I'm convinced there's some sociology experiement going on here with a sort of "herd mentality", but really, it's not like the cars were moving much faster so crossing the street wasn't out of the question. I guess it's fine really since it just meant a faster commute for us outside-the-box walkers that not only observed an open sidewalk on the other side, but actually walked on it. Incredible, really.
Thanks to all this walking, we were getting really hungry and began getting a whiff of some great cinnamon, and it couldn't have happened at a better time. Before we knew it, we were in the heart of CB2k5 and found some cinnamon roasted almonds. Though the line was long, it was worth it as we finished these in about 22 seconds. I love the sign they posted "This is what you smell."
It was time to make the return hike so we made our own path away from the trees and tourists (puke). On the way back, one of the cars stuck in the massive traffic jam in the area thanks to the volume, decided to drive over the marked crosswalk and block all of us pedestrians. My friend made the comment "Now that is the most asinine thing I've seen all day." She was right on so many accounts and it was what everyone else was thinking. Of course, her reward was someone pushing her into the stopped car as they walked by. She was fine, but really, who does that? I guess they confused the crosswalk with a mosh pit.
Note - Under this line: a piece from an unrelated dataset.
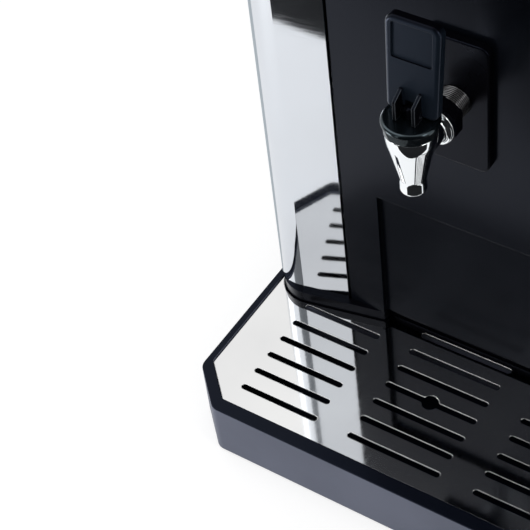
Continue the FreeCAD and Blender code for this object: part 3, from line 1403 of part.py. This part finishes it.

All in all, it was a nice time at CB2k5 and I would certainly do it again. Sure the trees are the same and the tourists will always do silly and asinine things, but it's also a great outdoor experience that wouldn't be as much fun without'em. A blog about the beauty of the blossoms is nowhere near as fun as one about these animals that are really just cicadas with money that come out for one week every April.